#### Rows

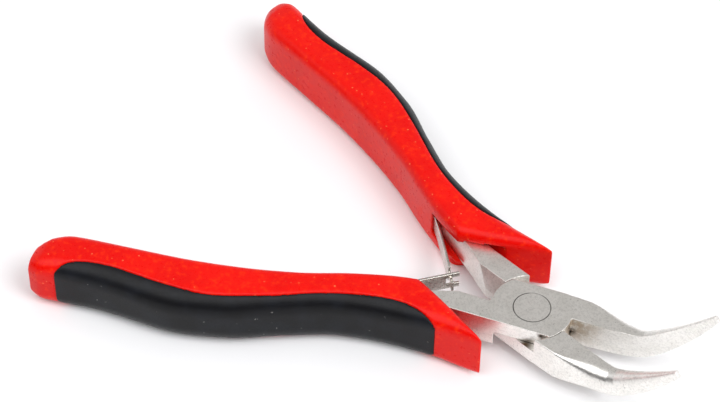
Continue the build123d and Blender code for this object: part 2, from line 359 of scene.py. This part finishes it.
def end_cutter():
    """What is in front of a grip. Its end face rolls over into the top and the bottom."""
    line = smooth_line(END_FACE)
    steps = 8
    angles = [math.radians(90 * step / steps) for step in range(steps + 1)]
    lower = [END_ROLL * (1 - math.cos(angle)) for angle in angles]
    levels = [-1.0] + lower + [GRIP_THICK - z for z in reversed(lower)] + [GRIP_THICK + 1.0]
    rings = []
    for z in levels:
        short = END_ROLL - min(END_ROLL, max(0.0, min(z, GRIP_THICK - z)))
        back = END_ROLL - math.sqrt(END_ROLL**2 - short**2)
        edge = moved_left(line, back)
        front = [
            (edge[-1][0], CLEAR_INSIDE),
            (2, CLEAR_INSIDE),
            (2, CLEAR_OUTSIDE),
            (edge[0][0], CLEAR_OUTSIDE),
        ]
        rings.append([(x, y, z) for x, y in edge + front])
    return skin("cutter", rings)


def grip_blank(step):
    """The whole outside of a grip, palm side set back by a step, cut at its front."""
    rings = []
    for x, y_in, y_out, inset, r_in, r_out in smooth_rows(GRIP_RINGS, 1.0):
        rings.append(grip_ring(x, y_in, y_out + step, inset, r_in, r_out))
    blank = skin("grip", rings)
    combine(blank, prism(NOSE_CUT, -1, GRIP_THICK + 1), "DIFFERENCE")
    return combine(blank, end_cutter(), "DIFFERENCE")


def insert_zone():
    """Everything on the palm side of the parting line."""
    line = smooth_line(PARTING)
    beyond = [(line[-1][0], CLEAR_OUTSIDE), (line[0][0], CLEAR_OUTSIDE)]
    return prism(line + beyond, -1, GRIP_THICK + 1)


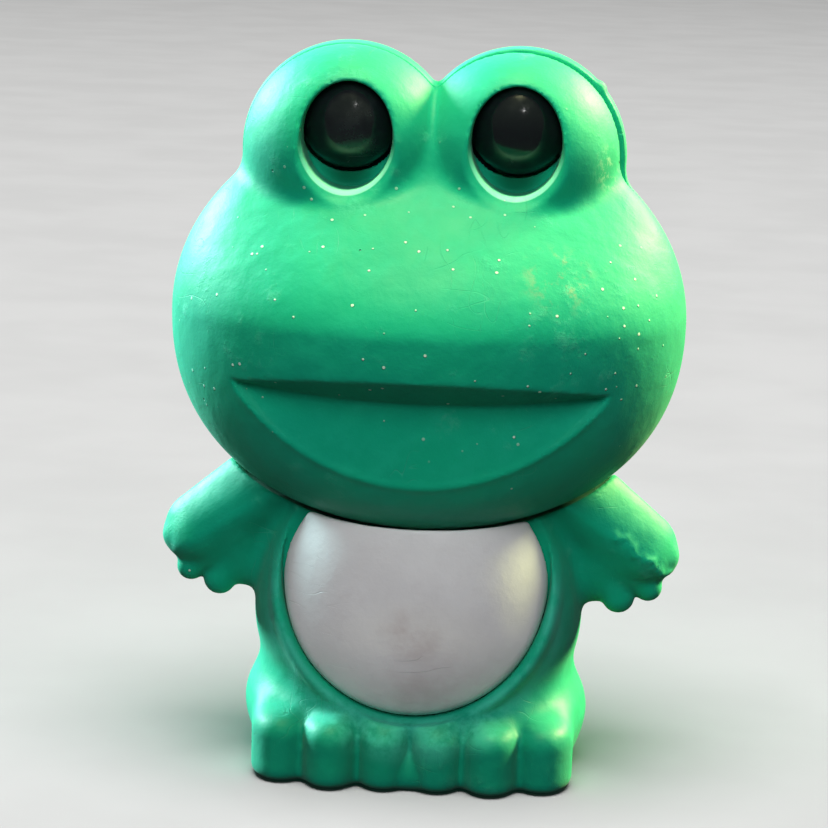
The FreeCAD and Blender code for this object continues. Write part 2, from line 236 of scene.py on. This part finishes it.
def rear_half():
    g = Grid((-13.2, -4.7, 12.4), (13.2, 9.6, 37.1), 0.16)
    skin = head_outside(g, 0.13)
    open_side = seam_opening(g)
    shape = meet(skin, 0.005 + SEAM_OPEN * open_side - g.y, 0.01 + 0.08 * open_side)
    shape = join(shape, ellipsoid(g, (8.1, 0.45, 35.0), (0.5, 0.35, 0.5)), 0.15)
    shape = join(shape, lock(g, 0.0), 0.1)
    return g, carve(shape, neck_room(g), 0.06)


def eye_pair():
    g = Grid((-7, -4, 30.7), (7, 0, 36), 0.11)
    shape = block(g, (-EYE_APART, -1.1, 30.75), (EYE_APART, -SEAM_GAP, 32.65))
    for side in (-1, 1):
        out = side * EYE_APART
        ball = ellipsoid(g, (out, -EYE_FRONT, EYE_MID), [EYE_RADIUS] * 3)
        shank = np.sqrt((g.x - out) ** 2 + (g.z - EYE_MID) ** 2) - EYE_RADIUS
        shank = np.maximum(shank, -g.y - EYE_FRONT)
        shape = np.minimum(shape, np.minimum(ball, shank))
    return g, meet(shape, g.y + SEAM_GAP + 0 * shape, 0.1)


def torso(g, inset=0.0):
    up = np.maximum(g.z - TORSO_MID, 0) / (TORSO_RISE - inset)
    down = np.maximum(TORSO_MID - g.z, 0) / (TORSO_DROP - inset)
    level = np.sqrt((g.x / (TORSO_WIDE - inset)) ** 2 + (g.y / (TORSO_DEEP - inset)) ** 2)
    return g.true_distance(np.sqrt(level ** 2 + (up + down) ** 2) - 1)


def head_path(g, gap=0.09):
    """Room for the head as it turns, and for its rear half as it pulls off."""
    down = np.maximum(HEAD_MID - g.z, 0) / (HEAD_DROP + gap)
    across = np.sqrt(g.x ** 2 + g.y ** 2) / (HEAD_WIDE + gap)
    dish = g.true_distance((across ** JOWL_POWER + down ** JOWL_POWER) ** (1 / JOWL_POWER) - 1)
    rear = np.maximum(oval_2d(g.x, g.z - HEAD_MID, 14.3, 11.3), -g.y)
    return np.minimum(dish, rear)


def mirrored(g, maker, shift=0.0):
    """maker draws the limb at +X; both sides come back as one field."""
    class Side:
        y, z = g.y, g.z

        def __init__(self, side):
            self.x = side * (g.x - shift)
    return np.minimum(maker(Side(1)), maker(Side(-1)))


def arm(g):
    shape = ridged_bar(g, (6.8, -0.2, 14.6), (11.2, -0.4, 11.55), 2.6, 2.1)
    shape = join(shape, ellipsoid(g, (9.3, -0.1, 10.9), (2.2, 1.5, 2.3)), 0.9)
    fingers = [
        capsule(g, (11.0, -0.5, 12.0), (12.5, -0.5, 11.2), 1.1, 0.88),
        capsule(g, (10.9, -0.6, 10.4), (11.85, -0.65, 9.6), 0.95, 0.74),
        capsule(g, (9.9, -0.5, 10.0), (10.35, -0.6, 9.0), 0.95, 0.84),
    ]
    for finger in fingers:
        shape = join(shape, finger, 0.25)
    return shape


def mould_flash(g):
    """Height of the ragged line of flash that runs down and out along the arm at +X."""
    x, z = g.x - 9.7, g.z - 13.0
    along = (x * 3.3 - z * 2.7) / 18.2
    wander = 0.13 * np.sin(17 * along) + 0.07 * np.sin(43 * along + 1)
    off = (x * 2.7 + z * 3.3) / 4.26 + wander
    ends = ramp(along, -0.02, 0.1) * ramp(along, 1.05, 0.95)
    crumbs = 0.6 + 0.4 * np.sin(31 * along) * np.sin(57 * along + 2)
    return 0.2 * np.exp(-(off / 0.2) ** 2) * ends * crumbs * (g.y < 0.3)


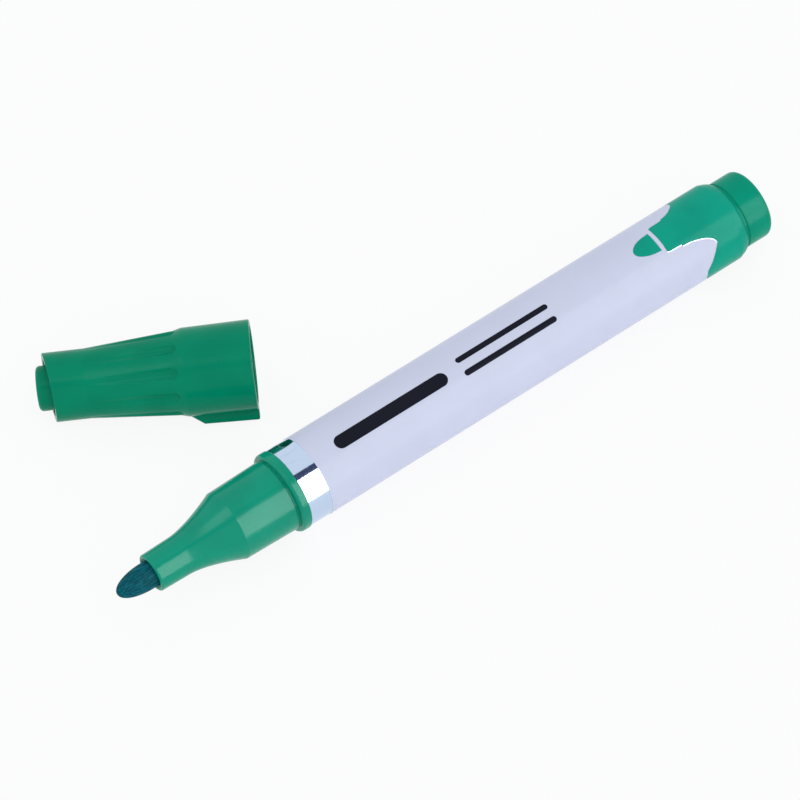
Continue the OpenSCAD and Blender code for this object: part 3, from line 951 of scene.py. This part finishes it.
@dataclass
class Cap:
    """The fluted cap, lying on its side, with the inner cup whose end shows as a button."""

    wall: float = 1.15
    skirt_len: float = 12.1
    skirt_draft: float = 0.15
    slope_len: float = 1.5
    slope_drop: float = 0.4
    straight_len: float = 7.8
    flutes: int = 10
    flute_turn: float = math.radians(1.5)
    flute_r: float = 1.4
    flute_depth: float = 0.65
    rim_lean: float = math.radians(9.5)
    rim_turn: float = math.radians(105)
    fin_h: float = 1.75
    fin_w: float = 1.8
    fin_len: float = 12.0
    fin_draft: float = 0.3
    fin_slope: float = 2.3
    fin_turn: float = math.radians(45)
    cup_wall: float = 0.85
    vent_gap: float = 0.48
    nib_room: float = 0.72
    tip_room: float = 3.25
    cup_end_t: float = 1.1
    button_out: float = 0.95
    cup_cover: float = 6.0
    rib_w: float = 1.0
    gate_at: float = 5.6
    gate_turn: float = math.radians(26)
    gate_r: float = 0.32
    cap_gap: float = 0.08
    seal_gap: float = 0.04
    back: float = 10.3
    aside: float = 24.0
    yaw: float = math.radians(-31.4)

    def __post_init__(self) -> None:
        """Works out the cap's radii and places from the nose that it fits."""
        nose = Nose()
        self.mouth_r = nose.collar_r - nose.collar_rise - nose.nose_step + self.cap_gap
        self.outer_r = self.mouth_r + self.wall
        self.skirt_rear_r = self.outer_r - self.skirt_draft
        self.grip_r = self.skirt_rear_r - self.slope_drop
        self.cup_r = nose.nib_r + nose.nib_gap + nose.neck_wall + nose.neck_draft + self.seal_gap
        self.inner_r = self.cup_r + self.cup_wall + self.vent_gap
        self.small_r = self.inner_r + self.wall
        self.button_r = nose.nib_r + self.nib_room + self.cup_wall
        self.neck_face = nose.body_len + nose.flare_len + nose.neck_len
        self.nose_len = nose.body_len
        self.cup_end = self.neck_face + nose.nib_out + self.tip_room + self.cup_end_t
        self.length = self.cup_end - self.button_out
        self.grip_at = self.skirt_len + self.slope_len
        self.straight_at = self.length - self.straight_len
        self.cone_end = nose.body_len + 0.57 * nose.flare_len
        foot = self.length - self.small_r * math.tan(self.rim_lean) * (1 + math.cos(self.rim_turn))
        self.pitch = math.atan((self.skirt_rear_r - self.small_r) / (foot - self.skirt_len))
        height = self.skirt_rear_r * math.cos(self.pitch) + self.skirt_len * math.sin(self.pitch)
        mouth = Vector((nose.front - self.back, -self.aside, height - nose.collar_r))
        self.place = (Matrix.Translation(mouth) @ Matrix.Rotation(self.yaw, 4, "Z")
                      @ Matrix.Rotation(self.pitch, 4, "Y"))

    def base_r(self, x: float) -> float:
        """Outer radius without flutes or fin, at a place along the cap."""
        marks = [(0.0, self.outer_r), (self.skirt_len, self.skirt_rear_r), (self.grip_at, self.grip_r),
                 (self.straight_at, self.small_r), (self.length + 1, self.small_r)]
        for (x0, r0), (x1, r1) in zip(marks, marks[1:]):
            if x <= x1:
                return r0 + (r1 - r0) * (x - x0) / (x1 - x0)
        return self.small_r

    def flute_cut(self, x: float, angle: float) -> float:
        """Depth of the flutes at a place on the cap, with softened edges.

        Args:
            x: place along the cap.
            angle: angle about the cap's axis, from straight up.

        Returns:
            How far the surface lies under the plain cone, in millimetres.
        """
        deep = self.grip_at + 0.7
        floor_deep = self.base_r(deep) - self.flute_depth
        floor_out = self.small_r
        pitch = TAU / self.flutes
        off = ((angle + self.flute_turn) / pitch + 0.5) % 1.0 - 0.5
        base = self.base_r(x)
        side = base * math.sin(off * pitch)
        share = (x - deep) / (self.straight_at - deep)
        floor = floor_deep + (floor_out - floor_deep) * share
        reach = self.flute_r ** 2 - side ** 2 - max(0.0, deep - x) ** 2
        if reach <= 0:
            return 0.0
        cut = base * math.cos(off * pitch) - (floor + self.flute_r - math.sqrt(reach))
        soft = 0.05
        return max(0.0, (cut + math.sqrt(cut * cut + soft * soft)) / 2 - soft / 4) if cut > -0.2 else 0.0

    def fin_rise(self, x: float, angle: float) -> float:
        """Height of the fin over the skirt at a place on the cap."""
        centre = RIGHT + self.fin_turn
        off = abs((angle - centre + math.pi) % TAU - math.pi) * self.outer_r
        edge = 0.16
        across = max(0.0, min(1.0, (self.fin_w / 2 + edge - off) / (2 * edge)))
        across = math.sin(across * RIGHT) ** 0.7
        knee = self.fin_len - self.fin_slope
        top = self.outer_r + self.fin_h - self.fin_draft * min(x / knee, 1.0)
        along = max(0.0, min(1.0, (self.fin_len - x) / self.fin_slope))
        return (top - self.base_r(x)) * across * along

    def angles(self) -> list[float]:
        """Angles of the cap's mesh lines: even ones, and close ones at the fin's sides."""
        even = self.flutes * 32
        marks = {round(TAU * k / even, 6) for k in range(even)}
        centre = RIGHT + self.fin_turn
        half = self.fin_w / 2 / self.outer_r
        step = 0.03 / self.outer_r
        for side in (-1, 1):
            marks |= {round(centre + side * (half + step * k), 6) for k in range(-8, 9)}
        kept: list[float] = []
        for a in sorted(marks):
            if not kept or a - kept[-1] > step * 0.5:
                kept.append(a)
        return kept

    def places(self) -> list[float]:
        """Places of the mesh's rings from the mouth to the straight end, closer at edges and bends."""
        marks = [(0.0, 0), (0.3, 8), (0.34, 1), (8.8, 12), (10.6, 12), (self.skirt_len - 0.08, 12),
                 (self.skirt_len + 0.08, 2), (self.grip_at - 0.08, 12), (self.grip_at + 0.08, 2),
                 (self.grip_at + 1.2, 12), (self.straight_at + 1.0, 64)]
        places = [0.0]
        for (start, _), (end, count) in zip(marks, marks[1:]):
            places += spread(start, end, count)[1:]
        return places

    def build(self, finishes: Finishes) -> None:
        """Builds and dresses the shell and the inner cup."""
        settle(self.build_shell(), Body.CAP, finishes.cap_plastic, Slot.CAP_PLASTIC, "cap_shell")
        settle(self.build_cup(), Body.CAP, finishes.cap_plastic, Slot.CAP_PLASTIC, "cap_inner_cup")
        settle(self.build_gate(), Body.CAP, finishes.cap_plastic, Slot.CAP_PLASTIC)

    def build_shell(self) -> bpy.types.Object:
        """Builds the shell as one closed skin: mouth, outside, small end and inside."""
        angles = self.angles()
        rim = 0.3
        rows: list[list[Vector]] = []

        def ring(rule: Callable[[float], Point]) -> None:
            """Adds a ring of points, whose place and radius follow a rule of the angle."""
            marks = [(a, *rule(a)) for a in angles]
            rows.append([Vector((x, r * math.sin(a), r * math.cos(a))) for a, x, r in marks])

        for x in self.places():
            plain = self.base_r(x) - (rim - math.sqrt(rim ** 2 - (rim - x) ** 2) if x < rim else 0.0)
            ring(lambda a, x=x, plain=plain: (x, plain - self.flute_cut(x, a) + self.fin_rise(x, a)))

        def end_at(a: float, r: float) -> float:
            """The place of the slanted small end at an angle and a radius."""
            return self.length - math.tan(self.rim_lean) * (self.small_r - r * math.cos(a + self.rim_turn))

        small = 0.14
        start = self.straight_at + 1.0
        for t in spread(0, 1, 9)[1:]:
            ring(lambda a, t=t: (start + (end_at(a, self.small_r) - small - 0.02 - start) * t, self.small_r))
        for turn in spread(0, RIGHT, 6):
            ring(lambda a, turn=turn: (end_at(a, self.small_r) - small * (1 - math.sin(turn)),
                                       self.small_r - small * (1 - math.cos(turn))))
        for turn in spread(0, RIGHT, 6):
            ring(lambda a, turn=turn: (end_at(a, self.inner_r) - small * (1 - math.cos(turn)),
                                       self.inner_r + small * (1 - math.sin(turn))))
        inside_marks = [(self.length - 3.0, self.inner_r), (self.cone_end + 0.2, self.inner_r),
                        (self.cone_end - 0.2, self.inner_r + 0.05), (self.nose_len + 0.7, self.mouth_r - 0.05),
                        (self.nose_len + 0.4, self.mouth_r), (0.6, self.mouth_r), (0.35, self.mouth_r + 0.01),
                        (0.12, self.mouth_r + 0.06), (0.02, self.mouth_r + 0.16), (0.0, self.mouth_r + 0.26)]
        for x, r in inside_marks:
            ring(lambda a, x=x, r=r: (x, r))
        sheet = Sheet()
        count = len(angles)
        sheet.points = [p for row in rows for p in row]
        for i in range(len(rows)):
            j = (i + 1) % len(rows)
            for k in range(count):
                m = (k + 1) % count
                sheet.faces.append((i * count + k, j * count + k, j * count + m, i * count + m))
        sheet.even_normals()
        return sheet.to_object("fluted_cap", self.place)

    def build_cup(self) -> bpy.types.Object:
        """Builds the inner cup and the ribs that hold it."""
        outer = self.cup_r + self.cup_wall
        opening = self.neck_face - self.cup_cover
        step = self.neck_face + 0.8
        bore = self.button_r - self.cup_wall
        floor = self.cup_end - self.cup_end_t
        outline = rounded([
            (floor, 0.0, 0), (floor, bore, 0.5), (step + 1, bore, 0.2), (step, self.cup_r, 0.2),
            (opening, self.cup_r, 0.2), (opening, outer, 0.2), (step, outer, 0.2),
            (step + 1, self.button_r, 0.2), (self.cup_end, self.button_r, 0.75), (self.cup_end, 0.0, 0)], 9)
        cup = lathe(outline, 128, closed=False)
        for i in range(4):
            spin = Matrix.Rotation(math.radians(45 + 90 * i), 4, "X")
            cup.add_box(Vector((opening + 0.5, -self.rib_w / 2, outer - 0.2)),
                        Vector((opening + self.cup_cover, self.rib_w / 2, self.inner_r)), spin)
        return cup.to_object("button_cup", self.place)

    def build_gate(self) -> bpy.types.Object:
        """Builds the small moulding mark on the skirt."""
        outline = [(0.07 * math.cos(a), self.gate_r * math.sin(a)) for a in spread(0, RIGHT, 8)]
        outline = [*outline, (-0.2, self.gate_r), (-0.2, 0.0)]
        r = self.base_r(self.gate_at)
        aim = Matrix.Rotation(-self.gate_turn, 4, "X") @ Matrix.Rotation(-RIGHT, 4, "Y")
        spot = Vector((self.gate_at, r * math.sin(self.gate_turn), r * math.cos(self.gate_turn)))
        place = self.place @ Matrix.Translation(spot) @ aim
        return lathe(outline[::-1], 24, closed=False).to_object("gate_mark", place)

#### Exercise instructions
Extract the lines from the line with "Continue the OpenSCAD" to the line with "fluted cap, lying", inclusive, reproducing them exactly and leaving out every other line.

#### Task answer
Continue the OpenSCAD and Blender code for this object: part 3, from line 951 of scene.py. This part finishes it.
@dataclass
class Cap:
    """The fluted cap, lying on its side, with the inner cup whose end shows as a button."""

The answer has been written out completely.